Menanggapi laporan tersebut, Perdana Menteri Israel Benjamin Netanyahu dan Menteri Pertahanan Yoav Gallant buru-buru merilis pernyataan bersama. Mereka menyebut laporan Haaretz sebagai “kebohongan kejam” dan menyerang balik media tersebut karena dianggap menyebarkan “fitnah berdarah”. Keduanya membela Pasukan Pertahanan Israel (IDF) sebagai tentara “paling bermoral di dunia” dan menegaskan tidak ada perintah resmi untuk menyerang warga sipil.
Militer Israel juga membantah keras isi laporan tersebut. Dalam keterangan resminya, IDF menyatakan bahwa pasukan mereka tidak pernah diberi arahan untuk menargetkan warga sipil, termasuk mereka yang mendekati lokasi distribusi bantuan. Mereka bahkan menyebut tentara yang diwawancarai Haaretz tidak berada di lokasi penugasan secara langsung.
Meski demikian, laporan investigatif Haaretz menggambarkan kenyataan yang berbeda.
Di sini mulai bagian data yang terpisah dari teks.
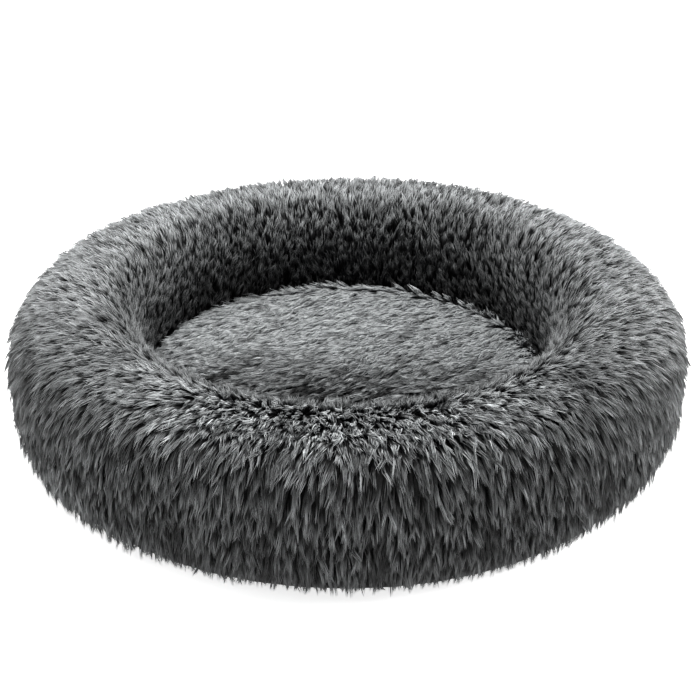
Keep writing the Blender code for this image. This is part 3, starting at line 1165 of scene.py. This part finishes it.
def thread_look():
    look = Look("sewing_thread")
    twist = look.noise(2500.0, 2.0)
    look.set(Base_Color=look.ramp(twist, [(0.2, tint(0.05)), (0.8, tint(0.12))]),
             Roughness=0.75 - 0.1 * twist)
    return look


def stitch_row(bm, start, end, height):
    start, end = Vector(start), Vector(end)
    run = end - start
    count = max(1, round(run.length / STITCH_STEP))
    turn = Matrix.Rotation(math.atan2(run.y, run.x), 3, "Z") @ Matrix.Rotation(
        math.pi / 2, 3, "Y")
    for index in range(count):
        place = start + run * ((index + 0.5) / count)
        made = bmesh.ops.create_icosphere(bm, subdivisions=1, radius=1.0)
        bmesh.ops.scale(bm, verts=made["verts"],
                        vec=(STITCH_RADIUS, STITCH_RADIUS, STITCH_LENGTH / 2))
        bmesh.ops.rotate(bm, verts=made["verts"], cent=(0, 0, 0), matrix=turn)
        bmesh.ops.translate(bm, verts=made["verts"], vec=(place.x, place.y, height))


def stitch_ring(bm, radius, height):
    """The same thread carried around a circle in short straight runs."""
    count = int(math.tau * radius / STITCH_STEP)
    for index in range(count):
        angles = [math.tau * (index + side) / count for side in (0.0, 1.0)]
        start, end = [(radius * math.cos(a), radius * math.sin(a), 0) for a in angles]
        stitch_row(bm, start, end, height)


def zip_stitches():
    bm = bmesh.new()
    reach = SLOT_LENGTH_HALF + 0.0055
    tape_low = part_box("zip_tape_back")[0].z
    for side in (-1, 1):
        for offset in TAPE_STITCH_LINES:
            stitch_row(bm, (-reach, side * offset, 0), (reach, side * offset, 0), tape_low)
    for x in (-reach - 0.0010, reach + 0.0010):
        for side in (-1, 1):
            near, far = (side * offset for offset in TAPE_END_STITCHES)
            stitch_row(bm, (x, near, 0), (x, far, 0), tape_low)
    near = LABEL_LOW.y + 0.0016
    stitch_row(bm, (LABEL_LOW.x + 0.001, near, 0), (LABEL_HIGH.x - 0.001, near, 0),
               LABEL_HIGH.z - 0.0003)
    return mesh_from(bm, "zip_stitches")


def seam_stitches():
    """Topstitching beside the hem and beside the seam of the middle."""
    bm = bmesh.new()
    slope = (MIDDLE_LIFT - DOT_HEIGHT) / (FOOT_RISE_START - MIDDLE_EDGE)
    seam = MIDDLE_EDGE + 0.0025
    stitch_ring(bm, FOOT_OUTER - 0.0035, DOT_HEIGHT)
    stitch_ring(bm, seam, MIDDLE_LIFT - slope * (seam - MIDDLE_EDGE))
    return mesh_from(bm, "seam_stitches")


thread = thread_look()
add_piece("zip_stitches", zip_stitches(), thread, "bed")
add_piece("seam_stitches", seam_stitches(), thread, "bed")


def satin_look():
    look = Look("label_satin_weave")
    rib = (look.axes()[0] * (math.tau / 0.0005)).sin()
    cloud = look.noise(60.0, 2.0)
    look.set(Base_Color=look.ramp(cloud, [(0.3, (0.70, 0.70, 0.67)), (0.7, (0.80, 0.80, 0.78))]),
             Roughness=0.42 + 0.08 * rib, Normal=look.bump(rib, 0.25, 0.0001))
    return look


def label_mesh():
    """Satin folded over at the seam, with its free edge a little curled."""
    bm = bmesh.new()
    bmesh.ops.create_grid(bm, x_segments=16, y_segments=12, size=0.5)
    size = LABEL_HIGH - LABEL_LOW
    bmesh.ops.scale(bm, verts=bm.verts, vec=(size.x, size.y, 1))
    bmesh.ops.translate(bm, verts=bm.verts,
                        vec=((LABEL_LOW.x + LABEL_HIGH.x) / 2,
                             (LABEL_LOW.y + LABEL_HIGH.y) / 2, LABEL_HIGH.z))
    for vert in bm.verts:
        free = (vert.co.y - LABEL_LOW.y) / size.y
        vert.co.z -= 0.0012 * free ** 2 * (1 + 0.3 * math.sin(260 * vert.co.x))
    grown = bmesh.ops.extrude_face_region(bm, geom=bm.faces[:])
    low = [item for item in grown["geom"] if isinstance(item, bmesh.types.BMVert)]
    bmesh.ops.translate(bm, verts=low, vec=(0, 0, -0.00035))
    return mesh_from(bm, "label_satin_piece")


label = add_piece("label_blank", label_mesh(), satin_look(), "bed",
                  "care_label")

# %% [markdown]
# ## The slider and its pull
# The slider is cast: two shield-shaped plates on a thin neck, with flanges that press the
# coils together and a small bridge underneath. The pull is stamped from sheet, with two
# arms and a rod that turns in the bridge. Both are made from bevelled blocks at the packed
# solids' sizes, so that the joints move them without touching anything.

# %% Cast the slider
SLIDER_LOW, SLIDER_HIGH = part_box("zip_slider")
SLIDER_MIDDLE = (SLIDER_LOW + SLIDER_HIGH) / 2
PLATE_THICK = 0.0014
PLATE_LOW = 0.0070
PLATE_TAPER = 0.80
PLATE_OVERLAP = 0.0010
FLANGE_TOP = 0.0096
FLANGE_INNER, FLANGE_OUTER = 0.0037, 0.0048
NECK_REACH, NECK_HALF = 0.0026, 0.0004
BRIDGE_REACH, BRIDGE_HALF = 0.0046, 0.0009
POST_INNER = 0.0034


def shield_plate(bm, low_z, thick):
    """A plate that is wide where the two coils enter and narrow where they leave."""
    length = (SLIDER_HIGH.x - SLIDER_LOW.x) / 2
    width = (SLIDER_HIGH.y - SLIDER_LOW.y) / 2
    verts = bmesh.ops.create_cube(bm, size=2.0)["verts"]
    bmesh.ops.scale(bm, verts=verts, vec=(length, width, thick / 2))
    for vert in verts:
        if vert.co.x < 0:
            vert.co.y *= PLATE_TAPER
    for level, offset, segments in ((False, 0.0018, 4), (True, 0.0003, 2)):
        edges = [e for e in edges_of(bm, verts)
                 if (abs(e.verts[0].co.z - e.verts[1].co.z) < 1e-6) == level]
        made = bmesh.ops.bevel(bm, geom=edges, offset=offset, segments=segments,
                               profile=0.5, affect="EDGES", material=-1)
        kept = [v for v in verts if v.is_valid]
        verts = list(dict.fromkeys(kept + [v for f in made["faces"] for v in f.verts]))
    bmesh.ops.translate(bm, verts=verts,
                        vec=(SLIDER_MIDDLE.x, SLIDER_MIDDLE.y, low_z + thick / 2))


def slider_mesh():
    bm = bmesh.new()
    middle = SLIDER_MIDDLE
    shield_plate(bm, PLATE_LOW, PLATE_THICK)
    shield_plate(bm, SLIDER_HIGH.z - PLATE_THICK, PLATE_THICK)
    edged_box(bm, (middle.x - NECK_REACH, -NECK_HALF, PLATE_LOW + PLATE_OVERLAP),
              (middle.x + NECK_REACH, NECK_HALF, SLIDER_HIGH.z - PLATE_OVERLAP), 0.0001, 1)
    for side in (-1, 1):
        low_y, high_y = sorted((side * FLANGE_INNER, side * FLANGE_OUTER))
        edged_box(bm, (middle.x - POST_INNER, low_y, PLATE_LOW + PLATE_OVERLAP),
                  (middle.x + BRIDGE_REACH, high_y, FLANGE_TOP), 0.0003)
        low_x, high_x = sorted((side * POST_INNER, side * BRIDGE_REACH))
        edged_box(bm, (middle.x + low_x, -BRIDGE_HALF, SLIDER_LOW.z + 0.0003),
                  (middle.x + high_x, BRIDGE_HALF, PLATE_LOW + 0.0004), 0.0003)
    edged_box(bm, (middle.x - BRIDGE_REACH, -BRIDGE_HALF, SLIDER_LOW.z),
              (middle.x + BRIDGE_REACH, BRIDGE_HALF, SLIDER_LOW.z + 0.0010), 0.0004)
    return mesh_from(bm, "slider_cast", False)


add_piece("slider_cast", slider_mesh(), metal_look, "slider", "zip_slider")

# %% Stamp the pull
PULL_LOW, PULL_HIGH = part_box("zip_pull")
PULL_THICK = 0.0010
PULL_ARM_START = 0.0058
PULL_WINDOW_START = PULL_ARM_START + 0.0050
ARM_INNER, ARM_OUTER = 0.0014, 0.0026
ARM_HALF = 0.00045
ROD_HALF = 0.0005
HINGE_X = PULL_HIGH.x - ROD_HALF


def stadium(bm, start, end, half):
    """A loop with round ends between two places along X."""
    verts = bmesh.ops.create_circle(bm, cap_ends=False, segments=24, radius=half)["verts"]
    for vert in verts:
        vert.co.x += end if vert.co.x > 1e-6 else start
    return edges_of(bm, verts)


def pull_mesh():
    bm = bmesh.new()
    middle_z = (PULL_LOW.z + PULL_HIGH.z) / 2
    half = (PULL_HIGH.y - PULL_LOW.y) / 2
    far = PULL_LOW.x - HINGE_X
    outer = stadium(bm, far + half, -PULL_ARM_START - half, half)
    inner = stadium(bm, far + half, -PULL_WINDOW_START - half, half * 0.50)
    bmesh.ops.bridge_loops(bm, edges=outer + inner)
    grown = bmesh.ops.extrude_face_region(bm, geom=bm.faces[:])
    top = [item for item in grown["geom"] if isinstance(item, bmesh.types.BMVert)]
    bmesh.ops.translate(bm, verts=top, vec=(0, 0, PULL_THICK))
    bmesh.ops.recalc_face_normals(bm, faces=bm.faces)
    rims = [e for e in bm.edges if len(e.link_faces) == 2
            and e.calc_face_angle(0) > math.radians(60)]
    bmesh.ops.bevel(bm, geom=rims, offset=0.0002, segments=2, profile=0.5,
                    affect="EDGES", material=-1)
    bmesh.ops.translate(bm, verts=bm.verts, vec=(HINGE_X, 0, middle_z - PULL_THICK / 2))
    for side in (-1, 1):
        low_y, high_y = sorted((side * ARM_INNER, side * ARM_OUTER))
        edged_box(bm, (HINGE_X - PULL_ARM_START - 0.0030, low_y, middle_z - ARM_HALF),
                  (HINGE_X + ROD_HALF, high_y, middle_z + ARM_HALF), 0.0002)
    edged_box(bm, (HINGE_X - ROD_HALF, -ARM_OUTER, middle_z - ROD_HALF),
              (HINGE_X + ROD_HALF, ARM_OUTER, middle_z + ROD_HALF), 0.0002)
    return mesh_from(bm, "pull_tab", False)


add_piece("pull_tab", pull_mesh(), metal_look, "pull", "zip_pull")
print("pull spans", [round(v, 4) for v in PULL_LOW], [round(v, 4) for v in PULL_HIGH])

# %% [markdown]
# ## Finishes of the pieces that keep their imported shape
# The liners and fillings are inside, and the binding and the stops are small and simple,
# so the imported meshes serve. They get woven, fibrous and painted finishes.

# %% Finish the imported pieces


def liner_finish():
    """Thin bonded cloth: short fibres laid in every direction."""
    look = Look("liner_bonded_cloth")
    web = look.noise(350.0, 6.0, 0.75)
    look.set(Base_Color=look.ramp(web, [(0.3, (0.58, 0.58, 0.56)), (0.7, (0.78, 0.78, 0.76))]),
             Roughness=0.95 - 0.1 * web, Normal=look.bump(web, 0.4, 0.0004))
    return look


def fibre_finish():
    look = Look("fibre_wadding")
    tuft = look.noise(60.0, 8.0, 0.7)
    look.set(Base_Color=look.ramp(tuft, [(0.3, (0.70, 0.70, 0.68)), (0.7, (0.90, 0.90, 0.88))]),
             Roughness=1.0 - 0.1 * tuft, Normal=look.bump(tuft, 0.8, 0.004))
    return look


def binding_finish():
    """Ribbed tape: its ribs run around the bed's edge, one above the other."""
    look = Look("binding_ribs")
    _, _, z = look.axes()
    rib = (z * (math.tau / 0.0009)).sin()
    grain = look.noise(600.0, 2.0)
    look.set(Base_Color=look.ramp(0.5 + 0.3 * rib + 0.2 * grain,
                                  [(0.1, tint(0.012)), (0.9, tint(0.05))]),
             Roughness=0.85 - 0.1 * grain, Normal=look.bump(rib, 0.5, 0.0002))
    return look


def finish_node(names, look):
    for name in names:
        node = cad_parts[name]
        for slot in node.material_slots:
            slot.material = look.material
        if not node.material_slots:
            node.data.materials.append(look.material)


finish_node(["rim_liner", "seat_liner"], liner_finish())
finish_node(["rim_filling", "seat_filling"], fibre_finish())
finish_node(["hem_binding"], binding_finish())
finish_node(["zip_top_stop_front", "zip_top_stop_back", "zip_bottom_stop"], metal_look)
print("finished the packed pieces")
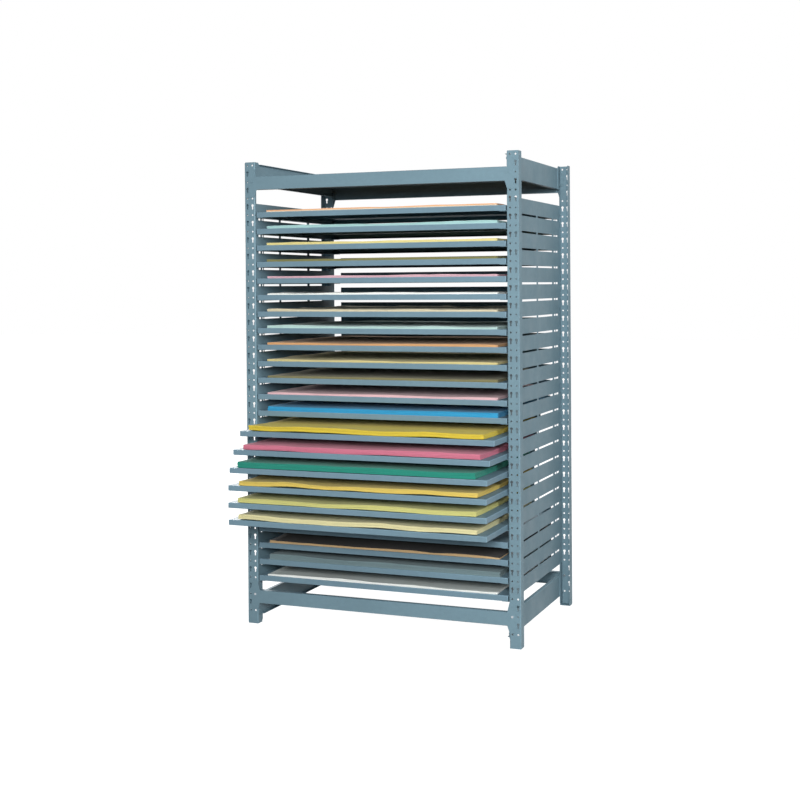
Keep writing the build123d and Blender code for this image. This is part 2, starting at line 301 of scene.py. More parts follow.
@dataclass(frozen=True)
class EnamelFinish:
    """Stoved enamel on sheet steel: satin and slightly uneven in tone."""

    name: str
    colour: Colour
    roughness: float = 0.46
    mottle: float = 0.05
    gloss: float = 0.14
    smoother: float = 0.06
    rougher: float = 0.08
    speckle_share: Tuple[float, float] = (0.2, 0.6)
    clouds: Grain = Grain((2.3, 2.9, 3.7), 5.0, 0.6)
    speckles: Grain = Grain((48.0, 48.0, 60.0), 4.0, 0.7)
    patches: Grain = Grain((6.0, 6.0, 9.0), 2.0)
    sheen: Grain = Grain((14.0, 14.0, 14.0), 4.0)
    rolled: Relief = Relief(Grain((4.0, 4.0, 5.0), 1.0), 0.25, 1.2 * MILLIMETRE)
    peel: Relief = Relief(Grain((620.0, 620.0, 620.0), 2.0), 0.12, 0.12 * MILLIMETRE)
    # The folds' enamel is lighter by this factor: a painted highlight along each rounded fold.
    fold_highlight_tone: float = 1.09
    fold_polish: float = 0.1
    fold_mottle: float = 0.08

    def make(self) -> bpy.types.Material:
        """Make the material.

        Returns:
            The finished material.
        """
        maker = MaterialMaker(self.name)
        cloudy, speckled = (
            maker.tones(pattern, self.colour, 1.0 - self.mottle, 1.0 + self.mottle)
            for pattern in (self.clouds, self.speckles)
        )
        share = maker.span(self.patches, *self.speckle_share)
        maker.dress("Base Color", maker.blend(share, cloudy, speckled))
        smoothest, roughest = self.roughness - self.smoother, self.roughness + self.rougher
        maker.dress("Roughness", maker.span(self.sheen, smoothest, roughest))
        maker.dress("Normal", maker.bump(self.peel, maker.bump(self.rolled)))
        maker.shader.inputs["Specular IOR Level"].default_value = self.gloss
        return maker.material

    def fold(self) -> "EnamelFinish":
        """Give the same enamel, lighter as a painted highlight along a rounded fold, and smoother there.

        Returns:
            The lighter and smoother finish.
        """
        return replace(
            self,
            name=self.name + "_fold",
            colour=shade(self.colour, self.fold_highlight_tone),
            roughness=self.roughness - self.fold_polish,
            mottle=self.fold_mottle,
        )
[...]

Sang prajurit bersaksi bahwa setiap hari ada korban jiwa di titik penjagaannya. Tidak ada upaya pengendalian massa. Tidak ada gas air mata. Hanya tembakan langsung — seolah setiap warga yang kelaparan dianggap musuh. Laporan tersebut juga menyebut bahwa Advokat Jenderal Militer Israel telah memerintahkan penyelidikan internal atas dugaan kejahatan perang ini.